# VNP is closed under taking coefficients using Valiant's criterion

We consider the family of polynomials

$$\{f_n(x_1,\dots,x_n,y_1,\dots,y_n)\}\in\mathsf{VNP}$$

We want to show that the family

$$\{h_n(x_1,\dots,x_n)\}$$

is in $\mathsf{VNP}$. Where $h_n(x_1,\dots,x_n)=[\text{coefficient of } y_1\cdots y_n \text{ in } f_n]$.

From Valiant's criterion it is enough to show that given any vector of exponents $$e=(e_1,\cdots,e_n)$$ we can efficiently (in $\mathsf{\# P/Poly}$) compute the coefficient of the monomial $x_1^{e_1}\cdots x_n^{e_n}$ in $h_n$. But this is exactly the coefficient of the monomial $x_1^{e_1}\cdots x_n^{e_n}y_1\cdots y_n$ in $f_n$.

I now want to say that it can be efficiently computed since $\{f_n\}\in\mathsf{VNP}$, but I feel it is the other direction of Valiant's criterion which we cannot use.

• What do you mean by efficiently computed? Jul 20, 2018 at 15:19
• @Problem What I mean by that is to compute it in $\mathsf{\# P/Poly}$, as I said. If we show that, then by Valiant's criterion we are done since the criterion says that $h_n\in\mathsf{VNP}$. Jul 28, 2018 at 17:03

## 1 Answer

Here is a related statement which can be proven "algebraically" (as opposed to going to the boolean world of #P/poly).

Suppose $$f(x_1,\ldots,x_n,y_1,\ldots,y_m) \in \text{VNP}$$ for $$m = \text{poly}(n)$$. Then for any $$e_1,\ldots,e_m$$, the "coefficient" of $$y_1^{e_1}y_2^{e_2} \cdots y_m^{e_m}$$ in $$f$$ (a polynomial in $$x_1,\ldots,x_n$$) is also in $$\text{VNP}$$.

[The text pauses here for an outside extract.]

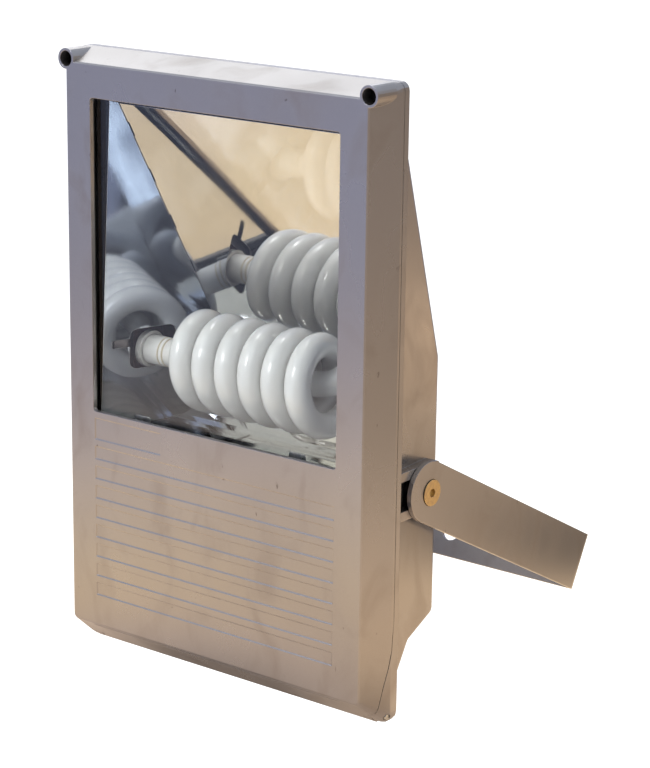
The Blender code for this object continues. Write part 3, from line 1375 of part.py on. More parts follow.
def door_glass():
    half = WINDOW_HALF + GLASS_OVERLAP
    low = WINDOW_LOW - GLASS_OVERLAP
    high = WINDOW_HIGH + GLASS_OVERLAP
    pane_outline = rounded_rectangle(-half, half, low, high, WINDOW_CORNER)
    pane = prism(pane_outline, "Y", GLASS_FRONT, GLASS_BACK)
    finish(pane, "door_glass", GLASS, DOOR)
    gasket_front = DOOR_WALL + PIECE_GAP
    gasket = prism(pane_outline, "Y", gasket_front, gasket_front + GLASS_GASKET)
    lip = PIECE_GAP
    window = rounded_rectangle(
        -WINDOW_HALF - lip, WINDOW_HALF + lip, WINDOW_LOW - lip, WINDOW_HIGH + lip, WINDOW_CORNER
    )
    cut(gasket, prism(window, "Y", 0.0, GLASS_FRONT + PAST))
    finish(gasket, "glass_gasket", RUBBER, DOOR)
    for name, x, hole_z, glass_edge, out in clip_places():
        tip = glass_edge + out * CLIP_REACH
        tail = hole_z - out * CLIP_TAIL
        left, right = x - CLIP_WIDTH / 2, x + CLIP_WIDTH / 2
        clip_outline = rounded_rectangle(left, right, *sorted((tip, tail)), CLIP_CORNER)
        clip = prism(clip_outline, "Y", CLIP_FRONT, CLIP_BACK)
        cut(clip, screw_hole(x, CLIP_FRONT - PAST, CLIP_BACK + PAST, hole_z))
        finish(clip, "glass_clip_" + name, STEEL, DOOR)
        screw = rear_screw(x, CLIP_BACK + PIECE_GAP, hole_z)
        finish(screw, "clip_screw_" + name, STEEL, DOOR)


def rear_screw(x, y, z):
    """A small screw driven from behind: its shank points to the front."""
    top = y + SMALL_SCREW_HEAD_LENGTH * 0.8
    profile = [
        (y - SMALL_SCREW_BITE, SMALL_SCREW_RADIUS),
        (y, SMALL_SCREW_RADIUS),
        (y, SMALL_SCREW_HEAD),
        (top - SMALL_SCREW_HEAD_LENGTH / 3, SMALL_SCREW_HEAD),
        (top, SMALL_SCREW_HEAD * 0.7),
    ]
    screw = turned(profile, "Y", (x, z), 16)
    slot_half = SMALL_SCREW_RADIUS / 4
    slot = block(
        x - 2 * SMALL_SCREW_HEAD, x + 2 * SMALL_SCREW_HEAD,
        top - SMALL_SCREW_HEAD_LENGTH / 2.5, top + PAST, z - slot_half, z + slot_half,
    )
    return cut(screw, slot)


def door_gasket():
    gasket = ring_solid(
        GASKET_HALF, GASKET_LOW, GASKET_HIGH, GASKET_CORNER, GASKET_WIDTH,
        GASKET_FRONT, GASKET_BACK,
    )
    finish(gasket, "door_gasket", RUBBER, HEAD)


def door_screws():
    """Captive socket screws, each on its own slide, with a sealing washer under the head."""
    washer_front = BOSS_BORE_DEPTH - PIECE_GAP - DOOR_WASHER
    head_back = washer_front - PIECE_GAP
    head_front = head_back - DOOR_SCREW_HEAD_LENGTH
    tip = FLANGE_FRONT + DOOR_SCREW_GRIP
    for name, side in SIDES:
        centre = (side * BOSS_X, BOSS_Z)
        profile = [
            (head_front, DOOR_SCREW_HEAD * 0.92),
            (head_front + DOOR_SCREW_CHAMFER, DOOR_SCREW_HEAD),
            (head_back, DOOR_SCREW_HEAD),
            (head_back, DOOR_SCREW_RADIUS),
            (tip - DOOR_SCREW_CHAMFER, DOOR_SCREW_RADIUS),
            (tip, DOOR_SCREW_RADIUS * 0.8),
        ]
        screw = turned(profile, "Y", centre, 24)
        key = prism(hexagon(HEX_KEY, centre), "Y", head_front - PAST, head_front + HEX_KEY_DEPTH)
        cut(screw, key)
        finish(screw, "door_screw_" + name, BLACK, DOOR)
        washer = disc("Y", centre, BOSS_BORE - PIECE_GAP, washer_front, BOSS_BORE_DEPTH - PIECE_GAP)
        hole = disc("Y", centre, DOOR_SCREW_RADIUS + PIECE_GAP, 0.0, RIM_BACK)
        cut(washer, hole)
        finish(washer, "door_washer_" + name, RUBBER, DOOR)


def hinge_pins():
    for name, side in SIDES:
        inner = EAR_INNER - KNUCKLE_LENGTH
        ends = sorted((side * inner, side * (RIM_HALF - EAR_WALL - PIECE_GAP)))
        pin = disc("X", (HINGE_Y, HINGE_Z), HINGE_PIN_RADIUS, *ends)
        finish(pin, "hinge_pin_" + name, STEEL, HEAD)


yoke()
pivot_screws()
housing()
hinge_pins()
gland()
door_gasket()
reflector_sheet()
reflector_cheeks()
lamp()
lampholder()
gear_shelf()
gear_tray()
ballast()
terminal_block()
leads()
door_frame()
door_glass()
door_screws()
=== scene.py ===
"""Looks of the floodlight: finishes, the lamp's spiral, soft seals and leads, light and camera.

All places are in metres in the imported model's frame. The face frame used for places on the
head is the same as the CAD's: X right, Y back from the door's front, Z up from its lower edge.
"""
import math

import bmesh
import bpy
from mathutils import Matrix, Vector
from mathutils.geometry import interpolate_bezier


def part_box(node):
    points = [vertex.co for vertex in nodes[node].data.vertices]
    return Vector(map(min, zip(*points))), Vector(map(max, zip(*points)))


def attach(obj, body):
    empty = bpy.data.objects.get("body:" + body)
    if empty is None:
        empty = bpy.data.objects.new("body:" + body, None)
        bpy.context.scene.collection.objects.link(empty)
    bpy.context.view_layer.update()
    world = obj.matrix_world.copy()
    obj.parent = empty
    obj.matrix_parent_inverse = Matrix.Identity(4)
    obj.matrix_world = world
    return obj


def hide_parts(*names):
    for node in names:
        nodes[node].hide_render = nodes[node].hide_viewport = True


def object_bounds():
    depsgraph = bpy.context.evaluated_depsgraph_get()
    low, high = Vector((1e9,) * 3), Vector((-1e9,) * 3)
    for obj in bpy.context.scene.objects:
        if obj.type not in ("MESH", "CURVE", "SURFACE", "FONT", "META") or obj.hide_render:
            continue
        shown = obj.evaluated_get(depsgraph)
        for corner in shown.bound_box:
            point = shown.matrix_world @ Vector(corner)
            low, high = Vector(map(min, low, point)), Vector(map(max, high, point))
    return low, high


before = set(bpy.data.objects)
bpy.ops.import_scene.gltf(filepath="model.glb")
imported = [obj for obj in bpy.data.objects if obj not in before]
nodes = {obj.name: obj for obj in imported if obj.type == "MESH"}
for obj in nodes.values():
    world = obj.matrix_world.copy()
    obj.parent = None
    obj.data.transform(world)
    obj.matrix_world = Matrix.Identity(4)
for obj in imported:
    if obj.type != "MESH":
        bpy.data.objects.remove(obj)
cad_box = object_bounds()

# The face frame's origin in the world, read from the door casting
RIM_LOW = -0.017
DOOR_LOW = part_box("door_frame")[0]
FACE = Vector((0.0, DOOR_LOW.y, DOOR_LOW.z - RIM_LOW))


# How finely edges are eased, and the leans between which an edge counts as eased
EASE_SAMPLES = 6
EASED_LEAN = (0.998, 0.93)


# Node trees

class Graph:
    """A node tree that is written as short calls."""

    def __init__(self, tree):
        self.tree = tree

    def node(self, kind, links=(), **settings):
        made = self.tree.nodes.new(kind)
        for key, value in settings.items():
            setattr(made, key, value)
        for socket, value in dict(links).items():
            self.feed(made.inputs[socket], value)
        return made

    def feed(self, socket, value):
        if isinstance(value, bpy.types.NodeSocket):
            self.tree.links.new(value, socket)
        else:
            socket.default_value = value

    def ramp(self, value, low, high, out_low=0.0, out_high=1.0):
        made = self.node("ShaderNodeMapRange", {
            "Value": value, "From Min": low, "From Max": high,
            "To Min": out_low, "To Max": out_high,
        })
        return made.outputs["Result"]

    def math(self, operation, a, b=0.0):
        made = self.node("ShaderNodeMath", {0: a, 1: b}, operation=operation)
        return made.outputs["Value"]

    def mix(self, share, first, second):
        made = self.node("ShaderNodeMix", data_type="RGBA")
        self.feed(made.inputs["Factor"], share)
        for socket, colour in (("A", first), ("B", second)):
            if isinstance(colour, tuple):
                colour = (*colour, 1.0)
            self.feed(made.inputs[socket], colour)
        return made.outputs["Result"]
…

Proof sketch: We will prove the statement for $$m=1$$, the main statement would then follow.

Suppose the degree of $$y$$ in $$f$$ is strictly less than $$D = 2^d$$, for some integer $$d$$ (pick the smallest one). Note that for any polynomial $$g(y)$$ of degree $$< D$$, and any $$0 \leq e_1 < D$$, we have that for every choice of distinct constants $$a_0, a_1, \ldots, a_{D-1}$$, there exists constants $$\beta_0,\ldots,\beta_{D-1}$$ (independent of $$g$$) such that the coefficient of $$y^e$$ in $$g(y)$$ is given by $$\sum_{0 \leq i \leq D-1} \beta_i g(a_i)$$. This is just univariate interpolation.

Next, note that we can design a polynomial $$c_e(a)$$ of degree at most $$D$$, such that $$c_e(a_i) = \beta_i$$ for each $$i$$.

Now, here is a "$$\text{VNP}$$-expression" for the coefficient of $$y^e$$ in $$f(x_1,\ldots,x_n,y)$$. $$\sum_{i_1,\ldots,i_d \in \{0,1\}} c_e(val(i_1,\ldots,i_d)) f(x_1,\ldots,x_n,val(i_1,\ldots,i_d)),$$ where $$val(i_1,\ldots,i_d) = \sum_{1 \leq j \leq d} 2^{j-1} i_j$$, the value of the binary number given by the $$i$$'s.

Repeatedly applying the above argument, we get that the number of auxiliary variables that we need for an arbitrary coefficient is at most $$m \cdot \log D = O(m \cdot \log(\text{deg}(f))) = \text{poly}(n)$$.